There were also some out-of-court settlements, and it is not impossible that Avnet gained close to $350 million from all of this. I think that this win will be a tailwind for the company and the added capital they are getting from it does put them in a better financial position. Hopefully, we get some more clarification on this in the next report by the company, or perhaps a dedicated news release by the company. Nonetheless, I think the win makes the future for Avnet bode well, and I look forward to seeing the impact this will have on the balance sheet and whether or not it can result in a reduction of the debts.
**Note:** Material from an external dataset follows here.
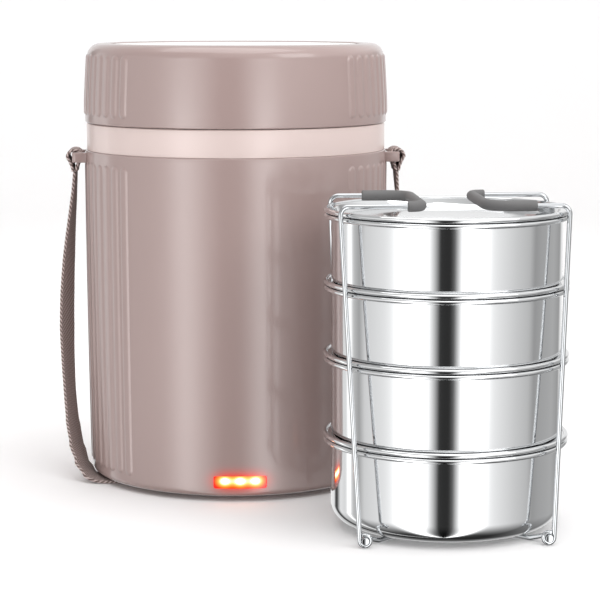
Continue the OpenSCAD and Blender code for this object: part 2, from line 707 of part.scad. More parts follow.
module lid_liner() {
    t = 0.8;
    r = pot_r - 1;
    low = lid_deck_z - liner_drop;
    color(steel) at_jar() rotate_extrude() polygon([
        [0, low], [r - 3, low], [r, low + 3], [r, lid_deck_z], [lid_in_r - fit, lid_deck_z],
        [lid_in_r - fit, lid_deck_z + t], [r - t, lid_deck_z + t], [r - t, low + 3 + t / 2],
        [r - 3 - t / 2, low + t], [0, low + t]]);
}
module lid_gasket() {
    color("#e4e4e2") at_jar()
        tube(neck_r - 0.4, pot_r - 0.2, pot_rim_z + seat / 2, pot_rim_z + seat / 2 + gasket_h);
}

// ---------- the containers ----------
// outline of the lowest container's base, moved inwards by d
function round_base(z0, d) = arc(cup_r - cup_corner_r, z0 + cup_corner_r, cup_corner_r - d, -90, 0);
// outline of an upper container's base, whose foot is narrower than its wall, moved inwards by d
function foot_base(z0, d) = let (foot_corner = 2, step_z = z0 + cup_step_h) concat(
    arc(cup_foot_r - foot_corner, z0 + foot_corner, foot_corner - d, -90, 0, 3 * arc_step),
    [[cup_foot_r - d, step_z - 0.6 + 1.1 * d], [cup_r - 1.2 - d / 2, step_z + d],
     [cup_r - d, step_z + 1.2 + d / 2]]);
module container(i) {
    z0 = cup_z(i);
    zb = z0 + cup_heights[i - 1];
    half = cup_wall / 2;
    rim = [[cup_r, zb - half], [cup_bead_r, zb - half], [cup_bead_r, zb + half], [cup_in_r, zb + half]];
    outline = concat([[0, z0]], i == 1 ? round_base(z0, 0) : foot_base(z0, 0), rim,
        backwards(i == 1 ? round_base(z0, cup_wall) : foot_base(z0, cup_wall)), [[0, z0 + cup_wall]]);
    color(steel) at_stack() {
        rotate_extrude() polygon(outline);
        translate([0, 0, zb]) rotate_extrude() translate([cup_bead_r, 0]) circle(r = bead_r);
    }
}
module container_lid(i) {
    zb = cup_z(i) + cup_heights[i - 1] + lid_bead_up;
    panel_z = zb - dish_d;
    t = cup_wall - 0.1;
    half = t / 2;
    flat_r = dish_low_r - 1.6;
    color(steel) at_stack() {
        rotate_extrude() polygon([
            [0, panel_z], [flat_r, panel_z], [dish_low_r - t, panel_z + 1.4], [dish_r - t, zb + half],
            [cup_bead_r, zb + half], [cup_bead_r, zb - half], [dish_r, zb - half],
            [dish_low_r, panel_z + 1.2], [flat_r + 0.3, panel_z - t], [0, panel_z - t]]);
        translate([0, 0, zb]) rotate_extrude() translate([cup_bead_r, 0]) circle(r = bead_r);
    }
}
module container_1() { container(1); }
module container_2() { container(2); }
module container_3() { container(3); }
module container_4() { container(4); }
module container_lid_1() { container_lid(1); }
module container_lid_2() { container_lid(2); }
module container_lid_3() { container_lid(3); }
module container_lid_4() { container_lid(4); }

// ---------- the wire carrier ----------
module carrier_base() {
    reach = 36;
    pin_y0 = hinge_y - 5;
    color(steel) at_stack() {
        for (s = [1, -1]) rod([-reach, -s * reach, wire_r], [reach, s * reach, wire_r], wire_r);
        for (sx = [-1, 1], sy = [-1, 1]) {
            wire([[sx * (reach - 2), sy * (reach - 2), wire_r], [sx * reach, sy * reach, wire_r],
                [sx * hinge_x, sy * pin_y0, hinge_z], [sx * hinge_x, sy * pin_end_y, hinge_z]], wire_r);
            translate([sx * hinge_x, sy * pin_end_y, hinge_z]) rotate([-sy * 90, 0, 0])
                cylinder(r = wire_r + 0.6, h = pin_head_t);
        }
    }
}
// One arm, on the right of the stack: hooks at its feet, legs outside the beads, and the grip bar.
module arm_grip(r, leg_front, leg_rear) {
    for (sy = [-1, 1]) {
        leg = sy < 0 ? leg_front : leg_rear;
        translate([grip_x + grip_bend_r, sy * bar_half, arm_z])
            rotate([0, 0, sy < 0 ? 180 : 90]) rotate_extrude(angle = 90)
            translate([grip_bend_r, 0]) circle(r = r);
        translate([grip_x + grip_bend_r, sy * grip_y, arm_z]) rotate([0, 90, 0]) cylinder(r = r, h = leg);
    }
    translate([grip_x, -bar_half, arm_z]) rotate([-90, 0, 0]) cylinder(r = r, h = 2 * bar_half);
}
module arm() {
    leg = arm_top_x - arm_bend - grip_x - grip_bend_r;
    foot_x = hinge_x + hook_r;
    arm_grip(wire_r, leg, leg);
    for (sy = [-1, 1]) {
        top = [arm_top_x, sy * arm_top_y, arm_z - arm_bend];
        foot = [foot_x, sy * hinge_y, hinge_z];
        rod(top, foot, wire_r);
        for (joint = [top, foot]) translate(joint) sphere(r = wire_r * bend_bulge);
        translate([arm_top_x - arm_bend, sy * arm_top_y, arm_z - arm_bend]) rotate([90, 0, 0])
            rotate_extrude(angle = 90) translate([arm_bend, 0]) circle(r = wire_r);
        translate([hinge_x, sy * hinge_y, hinge_z]) rotate([90, 0, 0]) rotate([0, 0, hook_open - 360])
            rotate_extrude(angle = 360 - hook_open) translate([hook_r, 0]) circle(r = wire_r);
    }
}
module grip() {
    difference() {
        arm_grip(sleeve_d / 2, sleeve_long, sleeve_short);
        arm_grip(sleeve_bore_r, sleeve_long + over, sleeve_short + over);
    }
}
module arm_right() { color(steel) at_stack() arm(); }
module arm_left() { color(steel) at_stack() rotate([0, 0, 180]) arm(); }
module grip_right() { color(sleeve_grey) at_stack() grip(); }
module grip_left() { color(sleeve_grey) at_stack() rotate([0, 0, 180]) grip(); }

outer_shell();
collar_ring();
neck_ring();
inner_pot();
insulation();
heater_plate();
heater_element();
heater_clamp();
clamp_nuts();
thermostat();
thermal_fuse();
base_cover();
rubber_feet();
base_screws();
power_inlet();
inlet_pins();
indicator_board();
indicator_lamps();
indicator_lens();
inner_wires();
strap_ear_left();
strap_ear_right();
strap_loop_left();
strap_loop_right();
strap();
lid_cap();
lid_disc();
lid_insulation();
lid_liner();
lid_gasket();
container_1();
container_2();
container_3();
container_4();
container_lid_1();
container_lid_2();
container_lid_3();
container_lid_4();
carrier_base();
arm_left();
arm_right();
grip_left();
grip_right();
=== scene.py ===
"""Looks and studio for the electric lunch box set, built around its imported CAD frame.

Sizes are written in millimetres, as in the part's source, and turned into metres where a mesh is made.
Each class below is one sub-assembly: its fields are its sizes, and build() adds its meshes to the scene.
"""

from __future__ import annotations

import logging
import math
import sys
from collections.abc import Callable, Sequence
from dataclasses import dataclass, field
from enum import Enum
from typing import Any

import bpy
import numpy as np
from mathutils import Matrix, Vector

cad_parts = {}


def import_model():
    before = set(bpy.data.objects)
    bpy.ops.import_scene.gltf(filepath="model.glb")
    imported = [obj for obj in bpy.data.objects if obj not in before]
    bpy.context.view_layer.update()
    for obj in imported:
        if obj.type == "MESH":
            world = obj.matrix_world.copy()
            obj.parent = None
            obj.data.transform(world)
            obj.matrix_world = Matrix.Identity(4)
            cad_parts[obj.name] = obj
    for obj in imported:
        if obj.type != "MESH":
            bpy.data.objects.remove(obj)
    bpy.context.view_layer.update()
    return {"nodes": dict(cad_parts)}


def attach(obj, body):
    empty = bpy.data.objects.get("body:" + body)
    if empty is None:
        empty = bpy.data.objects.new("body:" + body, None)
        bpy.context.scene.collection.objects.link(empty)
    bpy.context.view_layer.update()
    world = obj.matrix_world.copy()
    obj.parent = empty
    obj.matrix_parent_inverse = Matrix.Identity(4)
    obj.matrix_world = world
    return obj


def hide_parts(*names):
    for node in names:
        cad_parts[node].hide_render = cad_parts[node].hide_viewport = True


LOG = logging.getLogger("lunch_box")
# Metres in a millimetre, and radians in a full turn
MM = 0.001
TAU = 2.0 * math.pi
# Edges that turn by more than this stay sharp
SHARP_ANGLE = math.radians(38.0)
# Roughness of every clear gloss layer
COAT_ROUGHNESS = 0.12
# Scales of the slow change in a moulding's gloss, and of the fibres in webbing
WIDE_MARKS_PER_M = 40.0
FIBRES_PER_M = 2600.0
# Mesh columns of a round piece, and of a large one
ROUND_COLUMNS = 192
FINE_COLUMNS = 256
# How far in front of each lamp, in millimetres, its light is taken to be
LAMP_GLOW_STEP = 6.0

Point2 = tuple[float, float]
Point3 = tuple[float, float, float]
Faces = list[tuple[int, ...]]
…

To be fair, the estimated $350 million would be almost 3x the current cash position for the company.
Risks
Where I see some risk with the company however is that it remains within this multiple range and doesn’t get an upgrade to a similar level to the sector 18 – 20x forward earnings.
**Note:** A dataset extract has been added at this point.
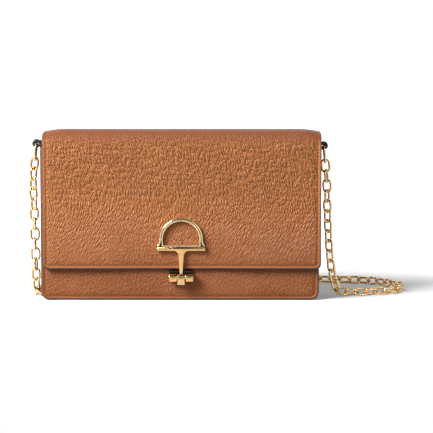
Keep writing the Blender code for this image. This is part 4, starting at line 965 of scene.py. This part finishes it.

Apart from that, I think the large portion of the debt, above $3 billion, is a cause for concern. The company holding this much with only barely under $200 million in cash doesn’t leave them a lot of wiggle room, unfortunately. With the margins also not being the greatest, it could cause some shaky quarters in my opinion. This concern is also perhaps one of the reasons the company is trading within the valuation range it does. With a healthier balance sheet and steady climb in margins should also come a climb in the p/e multiple the company receives. But until then, I see the concerns investors have with the company right now.
Valuation
I have mentioned here before that the valuation of the company remains very intriguing right now, with the forward p/e at just 5.5. The upside potential seems strong if the company can raise margins and make debt less of an issue. The growth might not be explosive, which could be a cause for the lower multiple the company is getting from the market. I think the not-so-high margins for the company as well as a reason for the lower multiple. The lack of strong cash flows is also likely a reason for the pessimism the market has placed on the multiple. But as the company develops and grows, I think these issues will be addressed and AVT will manage to grow its margins efficiently thanks to strong demand and the competence of the management team.
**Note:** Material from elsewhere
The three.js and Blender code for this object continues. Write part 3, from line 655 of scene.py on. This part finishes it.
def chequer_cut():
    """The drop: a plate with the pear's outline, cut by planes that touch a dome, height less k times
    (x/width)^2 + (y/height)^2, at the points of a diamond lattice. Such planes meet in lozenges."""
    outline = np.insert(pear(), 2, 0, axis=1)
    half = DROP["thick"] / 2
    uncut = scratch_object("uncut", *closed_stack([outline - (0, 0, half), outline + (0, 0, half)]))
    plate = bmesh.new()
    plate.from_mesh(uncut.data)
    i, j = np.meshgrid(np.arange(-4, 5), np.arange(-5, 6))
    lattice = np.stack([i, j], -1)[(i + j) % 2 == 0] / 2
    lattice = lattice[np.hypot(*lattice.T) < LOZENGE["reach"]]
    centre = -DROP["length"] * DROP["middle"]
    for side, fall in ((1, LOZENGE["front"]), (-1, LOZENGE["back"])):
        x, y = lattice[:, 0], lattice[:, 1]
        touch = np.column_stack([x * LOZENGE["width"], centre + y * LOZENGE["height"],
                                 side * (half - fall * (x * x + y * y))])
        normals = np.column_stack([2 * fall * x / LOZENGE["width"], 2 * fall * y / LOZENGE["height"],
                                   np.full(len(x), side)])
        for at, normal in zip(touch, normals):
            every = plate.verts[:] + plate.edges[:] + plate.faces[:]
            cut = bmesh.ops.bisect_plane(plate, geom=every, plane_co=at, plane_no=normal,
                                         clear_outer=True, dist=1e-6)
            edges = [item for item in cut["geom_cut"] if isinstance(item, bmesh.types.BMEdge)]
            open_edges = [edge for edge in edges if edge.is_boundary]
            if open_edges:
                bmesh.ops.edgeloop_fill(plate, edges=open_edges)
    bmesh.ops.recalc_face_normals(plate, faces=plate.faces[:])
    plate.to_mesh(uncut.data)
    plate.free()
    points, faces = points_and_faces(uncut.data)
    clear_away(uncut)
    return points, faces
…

Despite that, I don’t think you are necessarily overpaying for AVT right now, p/s at under 0.2 and p/b under 1 doesn’t scream overvalued, quite the opposite in fact.
If you are looking for a company that will be trading more in line with the sector and still provide exposure to the broad semiconductor industry, then Microchip Technology Incorporated (MCHP) might be an option. The company has a phenomenal balance sheet and shareholder-friendly management. While MCHP might be trading at a higher FWD P/E than AVT right now, almost 2x as much, the market position of MCHP and the established position they have is what justifies that. What AVT offers however is the growth potential, with a lower FWD p/e also comes the added benefit of a major jump up in valuation if the company proves it can continue to grow at the rate they have been. With that said, AVT even has a higher dividend yield right now at 2.65% compared to MCHP just above 2%. AVT does lack similar margins to MCHP, but I think this leaves more room for them to grow, with TTM net margins just above 3% I think they have the potential of getting at least half of what MCHP has, which currently is 26%. Over the long term, I see more growth potential with AVT than I do with MCHP.
Company Takeaway
Avnet Inc is generating incredible sales, much higher than its current market cap. The valuation seems to offer much less risk than reward right now, and I think it is a buy. AVT has exposure to two industries within the semiconductor sector and is expected to generate around 9.9% CAGR between 2022 – 2025. With a strong market presence, I would expect to see similar revenue growth for AVT. In the meantime though, investors will be able to enjoy owning part of a company actively buying back shares.
The concerns I have regarding the balance sheet, or more specifically the debt, will be a key issue to watch going into the next few quarters. But right now it’s not enough to justify a hold or sell rating for AVT.